His appearance of listening and learning can co-opt even the most anti-administration protester. Take the sexual-assault rally, for instance. It came about after some students decided to protest the Committee on Standards' alleged decision to acquit an accused perpetrator of sexual misconduct. But when the Dean came hobbling down on crutches, entered the "safe space," and sat on the ground against a tree for a chat with some of the demonstrators, virulence and acrimony dissipated. At the rally, Liza Veto '93 felt compelled to sympathize with Pelton, who she said inherited a College disciplinary system in shambles. "I wouldn't like to be you," she told him. Pelton told the group he had just read their demands. "I think a lot of things seem very reasonable and a lot of things have merit," he said. "But I don't understand some of the specifics because they don't reflect how things actually work." And the dialogue began in earnest, lasting almost three hours. A day later, Dean Pelton released a statement of intent, delineating several goals the dean's office and the protesters had in common.

LONG GONE ARE THE DAYS IN which deans acted by the seat of their pants, doling out "dean's justice" and reacting to crises as they cropped up. Today, dean's justice is an invitation to a lawsuit. Pelton today is thinking about what possible crises may pop up in the future, so as to prevent the troubles brought about by short-sighted reaction. "I don't want to be the office that reacts to all the student crises," he says. "I have a vision that I think is congenial with the office's history; we are working in a partnership now with the faculty to effect that."

Pelton's readiness was evident in his handling of the sexual-assault issue. In an earlier interview, he said he thought the College takes allegations of assault very seriously. "We're already very aggressive in pursuing these complaints," he maintained. "But know that we're looking at possible changes and improvements." At the rally outside his office he was able to state: "There will be changes. I promised changes before this rally, and from my point of view it requires a review of all of the College's disciplinary procedures." Because of his foresight, he was able to join the activists' cause rather than play the part of the reticent (or, almost as bad, the caving-in) administrator.

When asked what potential problems he is examining at present, Pelton said, "The next issue is residential life. We have some wonderful residential-life programs, but when I leave I want to be convinced we have a residential community that's exciting, intellectually alive." (Pelton, if you haven't already noted, oftentimes sounds like President Freedman.)

"It has to have the type of richness and depth that I think it has the capacity of having," Pelton says of College housing, "so that a student's residence is not a retreat from academic life, but rather an important part of it."

Pelton very much shares Freedman's goals of allowing Dartmouth to become a more intelligent, intellectual environment for students while maintaining those aspects uniquely Dartmouth. Pelton doesn't think the school has far to go. "One of the reasons I came was because I thought we had such a head start in that regard," he said. Pressed for a specific time-frame, the dean postulated, "It'll probably take three to four years, at least, to effect."

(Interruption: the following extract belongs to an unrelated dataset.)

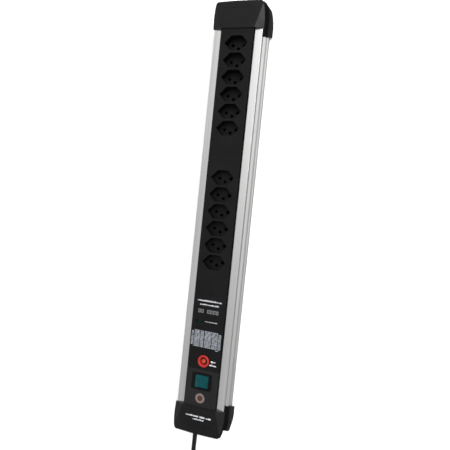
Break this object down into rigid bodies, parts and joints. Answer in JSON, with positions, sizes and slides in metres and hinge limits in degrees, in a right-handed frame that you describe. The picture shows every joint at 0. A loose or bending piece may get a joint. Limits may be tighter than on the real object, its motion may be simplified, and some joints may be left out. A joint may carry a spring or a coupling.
{
  "type": "power strip",
  "caption": "Long aluminium power strip with hexagonal recessed outlets, surge panel, round overload button, rocker switch, black end caps and a coiled mains cord.",
  "frame": {"origin": "centre of the strip's footprint on the surface it rests on, tabs included, cord and plug left out", "axes": "+Z out of the outlet faces, +Y along the strip from the cord's end to the far end, +X across"},
  "size_m": [0.1238, 0.936, 0.0526],
  "materials": {
    "anodised_aluminium": "satin natural anodised, fine lengthwise grain",
    "black_moulding": "fine spark-eroded texture",
    "cap_moulding": "fine spark-eroded texture",
    "black_gloss": "moulded gloss",
    "rocker_teal": "translucent moulded, lit from inside",
    "breaker_red": "moulded satin gloss",
    "breaker_orange": "moulded",
    "lens_green": "dark translucent",
    "seal_foil": "printed foil sticker",
    "white_moulding": "moulded",
    "zinc_steel": "zinc plated",
    "brass_contacts": "stamped, bright",
    "nickel_pins": "nickel plated",
    "cord_jacket": "smooth satin jacket",
    "black_rubber": "moulded",
    "tie_fabric": "woven hook tape",
    "circuit_board": "solder mask",
    "component_blue": "dipped lacquer",
    "component_yellow": "boxed film capacitor",
    "lead_brown": "PVC insulation",
    "lead_blue": "PVC insulation",
    "lead_green": "PVC insulation"
  },
  "bodies": {
    "root": {"breaker_body": "black_moulding", "breaker_collar": "breaker_red", "clamp_screw_1": "zinc_steel", "clamp_screw_2": "zinc_steel", "contact_tray_lower": "white_moulding", "contact_tray_upper": "white_moulding", "cord_cap_screw_1": "zinc_steel", "cord_cap_screw_2": "zinc_steel", "cord_clamp": "black_moulding", "cord_coil": "cord_jacket", "cord_end_cap": "cap_moulding", "cord_tab_rivet": "zinc_steel", "cord_tie": "tie_fabric", "discharge_tube": "white_moulding", "earth_bus_bar": "brass_contacts", "earth_lead": "lead_green", "earth_varistor": "component_blue", "far_cap_screw_1": "zinc_steel", "far_cap_screw_2": "zinc_steel", "far_end_cap": "cap_moulding", "far_tab_rivet": "zinc_steel", "housing_profile": "anodised_aluminium", "indicator_lamp": "lens_green", "indicator_lens": "lens_green", "inspection_seal": "seal_foil", "insulating_liner": "white_moulding", "line_bus_bar": "brass_contacts", "line_lead": "lead_brown", "line_varistor": "component_blue", "mains_cord": "cord_jacket", "mains_cord_tail": "cord_jacket", "neutral_bus_bar": "brass_contacts", "neutral_lead": "lead_blue", "plug_body": "black_rubber", "plug_pin_1": "nickel_pins", "plug_pin_2": "nickel_pins", "plug_pin_3": "nickel_pins", "rocker_bezel": "black_gloss", "rocker_pivot_pin": "zinc_steel", "rocker_switch_body": "black_moulding", "socket_block_lower": "black_moulding", "socket_block_upper": "black_moulding", "strain_relief": "black_rubber", "suppression_capacitor": "component_yellow", "surge_board": "circuit_board", "surge_panel": "black_moulding", "switch_panel": "black_moulding", "switch_terminal_1": "brass_contacts", "switch_terminal_2": "brass_contacts", "switch_terminal_3": "brass_contacts", "switch_terminal_4": "brass_contacts", "thermal_fuse": "white_moulding"},
    "rocker": {"rocker_button": "rocker_teal"},
    "breaker_button": {"breaker_button": "breaker_orange"},
    "far_tab": {"far_mounting_tab": "zinc_steel"},
    "cord_tab": {"cord_mounting_tab": "zinc_steel"}
  },
  "joints": [
    {"name": "rocker_pivot", "type": "hinge", "parent": "root", "child": "rocker", "pos_m": [0, -0.25875, 0.0456], "axis": [0, 1, 0], "range_deg": [-14, 0]},
    {"name": "breaker_travel", "type": "slide", "parent": "root", "child": "breaker_button", "axis": [0, 0, 1], "range_m": [0, 0.003]},
    {"name": "far_tab_swivel", "type": "hinge", "parent": "root", "child": "far_tab", "pos_m": [0, 0.31275, 0.002], "axis": [0, 0, 1], "range_deg": [-180, 180]},
    {"name": "cord_tab_swivel", "type": "hinge", "parent": "root", "child": "cord_tab", "pos_m": [0, -0.32875, 0.002], "axis": [0, 0, 1], "range_deg": [-180, 180]}
  ]
}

When asked what aspect of his first year as dean of students went the worst, Pelton quickly replied, "I did not spend enough time with the faculty—meeting and talking, sharing my views." Officially, Pelton is a member of the faculty himself. He plans on teaching a course on eighteenthand nineteenth-century fiction this coming ing spring term. "It's your basic gothic romance stuff, but with a slightly subversive twist in that we will be reading subcanonical texts," Pelton said with a sudden burst of enthusiasm. "Except for Frankenstein, the works haven't yet found their way into the standard canon.''

He is qualified to teach. Pelton graduated from Wichita State University magna cum laude in 1974. He received his Ph.D. in English and American literature from Harvard in 1984. He held a series of administrative and academic positions in Cambridge before taking the dean of students position at Colgate in 1986. ("I still have this crazy notion of someday being a college president," he confided, adding, "I always thought I would have been a college president by now.") Outside of his religious upbringing, "education was the single most important value for me growing up," he said. He comes from a relatively middle class family—Exodusters who migrated from the South through Oklahoma and Kansas. Both sets of grandparents cam from farming families, one set from Oklahoma and the other from Arkansas. Education was always seen as valuable and inviolate, "the one thing no one could ever take away from you."

And he reads a lot. "My wife is a voracious reader—she keeps me on my toes," he said. Pelton only recently began dabbling in contemporary fiction. He reads Samuel Johnson "for comfort. Johnson was a very wise man; he knew a lot about the dynamic of human imagination and thought." Pelton enjoys re-reading parts of The Aenead in their original Latin every summer, although he admits his Greek has gotten a bit rusty for some of the more ancient classics. "I guess I'm a romantic at heart," he says.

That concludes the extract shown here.